<<<<

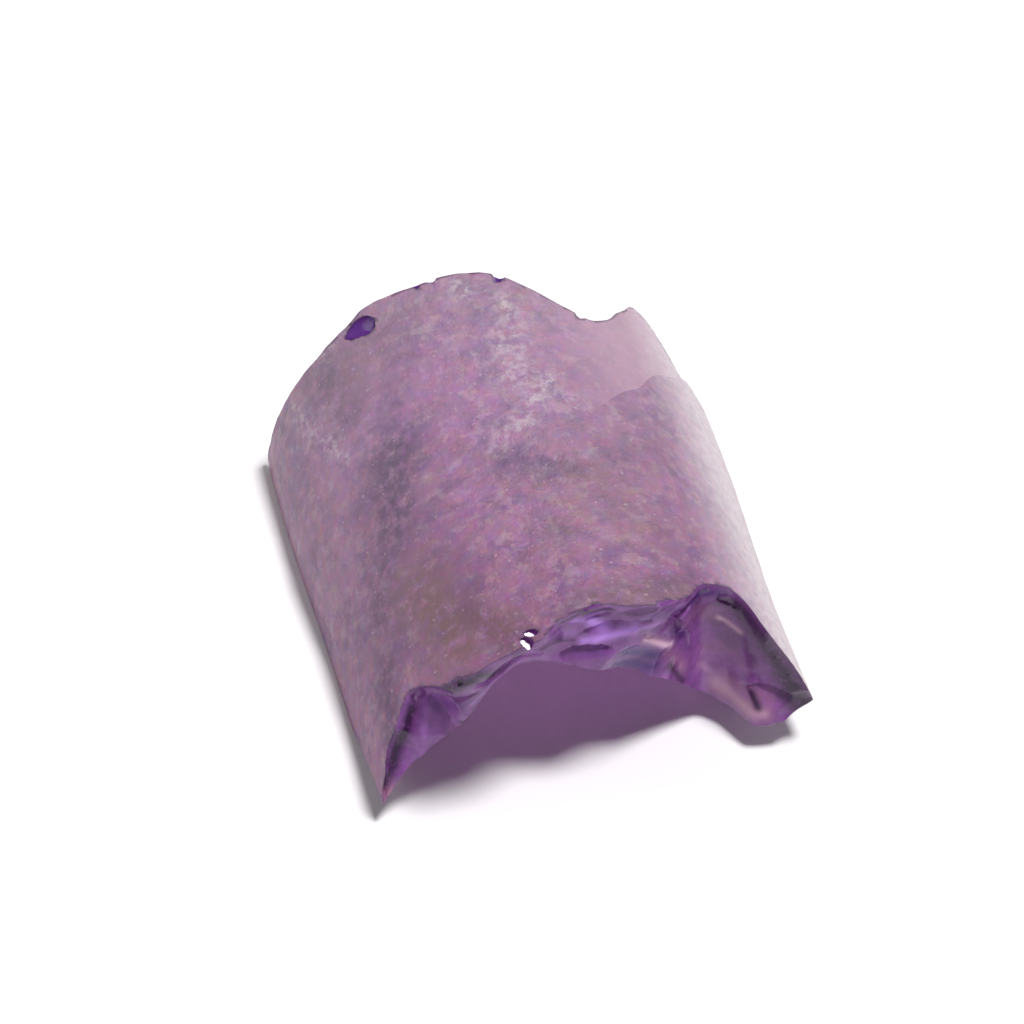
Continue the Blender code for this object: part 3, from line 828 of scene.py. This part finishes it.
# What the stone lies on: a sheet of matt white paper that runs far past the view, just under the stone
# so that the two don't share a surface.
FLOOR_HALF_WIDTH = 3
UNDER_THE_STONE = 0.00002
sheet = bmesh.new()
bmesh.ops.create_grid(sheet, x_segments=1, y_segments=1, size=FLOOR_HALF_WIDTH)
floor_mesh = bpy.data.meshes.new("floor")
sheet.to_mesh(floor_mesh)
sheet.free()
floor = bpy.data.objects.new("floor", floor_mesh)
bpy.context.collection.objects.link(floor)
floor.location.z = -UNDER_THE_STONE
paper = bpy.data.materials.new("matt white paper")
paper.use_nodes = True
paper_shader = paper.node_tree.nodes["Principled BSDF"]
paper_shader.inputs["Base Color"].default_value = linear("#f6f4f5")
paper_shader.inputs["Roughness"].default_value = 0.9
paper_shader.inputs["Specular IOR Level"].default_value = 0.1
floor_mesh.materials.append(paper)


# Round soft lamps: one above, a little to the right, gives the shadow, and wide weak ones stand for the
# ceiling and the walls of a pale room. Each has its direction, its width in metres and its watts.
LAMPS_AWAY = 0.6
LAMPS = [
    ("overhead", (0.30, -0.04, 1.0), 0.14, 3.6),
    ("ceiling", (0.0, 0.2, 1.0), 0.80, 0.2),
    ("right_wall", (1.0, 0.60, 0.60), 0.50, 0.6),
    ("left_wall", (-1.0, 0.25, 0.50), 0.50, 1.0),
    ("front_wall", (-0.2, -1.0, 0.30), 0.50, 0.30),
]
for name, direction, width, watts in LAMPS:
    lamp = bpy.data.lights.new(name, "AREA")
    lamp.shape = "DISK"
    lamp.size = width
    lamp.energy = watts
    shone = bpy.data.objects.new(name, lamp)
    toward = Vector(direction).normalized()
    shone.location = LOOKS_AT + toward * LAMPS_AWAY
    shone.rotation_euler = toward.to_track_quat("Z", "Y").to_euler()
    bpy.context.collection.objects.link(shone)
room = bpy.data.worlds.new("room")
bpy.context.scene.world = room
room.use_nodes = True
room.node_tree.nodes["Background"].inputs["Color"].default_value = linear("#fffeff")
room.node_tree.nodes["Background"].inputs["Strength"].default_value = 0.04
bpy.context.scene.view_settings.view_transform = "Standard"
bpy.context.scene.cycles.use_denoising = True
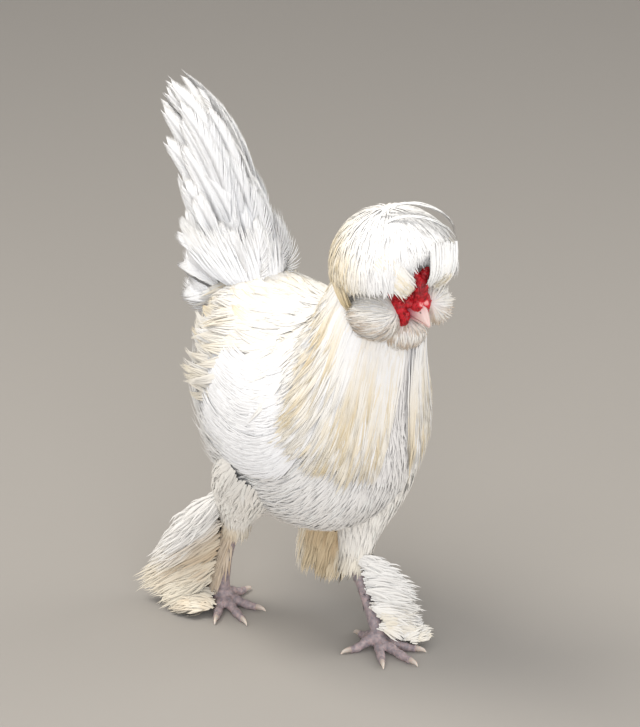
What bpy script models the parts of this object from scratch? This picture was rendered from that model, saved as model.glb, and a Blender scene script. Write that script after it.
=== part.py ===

>>>>
<<<<

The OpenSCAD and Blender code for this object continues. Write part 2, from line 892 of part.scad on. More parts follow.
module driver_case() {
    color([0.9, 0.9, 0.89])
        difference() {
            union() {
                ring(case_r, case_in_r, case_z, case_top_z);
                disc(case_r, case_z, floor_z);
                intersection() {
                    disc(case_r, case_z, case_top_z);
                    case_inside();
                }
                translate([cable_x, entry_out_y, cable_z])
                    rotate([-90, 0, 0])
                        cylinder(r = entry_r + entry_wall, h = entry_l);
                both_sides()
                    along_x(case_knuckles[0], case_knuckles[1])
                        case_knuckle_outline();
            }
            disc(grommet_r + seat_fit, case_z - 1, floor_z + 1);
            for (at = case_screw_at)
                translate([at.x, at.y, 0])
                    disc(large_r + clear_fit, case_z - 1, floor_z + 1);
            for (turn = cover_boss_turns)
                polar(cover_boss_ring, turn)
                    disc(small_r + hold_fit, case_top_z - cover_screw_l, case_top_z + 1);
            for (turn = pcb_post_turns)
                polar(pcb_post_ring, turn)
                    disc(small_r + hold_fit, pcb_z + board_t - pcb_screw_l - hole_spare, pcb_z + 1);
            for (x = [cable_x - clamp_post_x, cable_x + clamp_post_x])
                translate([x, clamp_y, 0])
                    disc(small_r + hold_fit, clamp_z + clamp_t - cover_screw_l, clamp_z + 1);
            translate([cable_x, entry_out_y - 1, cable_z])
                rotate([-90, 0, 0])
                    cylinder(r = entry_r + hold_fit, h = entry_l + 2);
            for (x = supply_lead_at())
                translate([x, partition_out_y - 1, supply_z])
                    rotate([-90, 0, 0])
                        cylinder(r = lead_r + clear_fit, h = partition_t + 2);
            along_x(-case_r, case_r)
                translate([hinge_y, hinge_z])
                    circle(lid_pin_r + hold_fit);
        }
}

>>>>

What is required: Locate and copy each line in the data above that includes the word "from".

Written response:
Continue the Blender code for this object: part 3, from line 828 of scene.py. This part finishes it.
What bpy script models the parts of this object from scratch? This picture was rendered from that model, saved as model.glb, and a Blender scene script. Write that script after it.
The OpenSCAD and Blender code for this object continues. Write part 2, from line 892 of part.scad on. More parts follow.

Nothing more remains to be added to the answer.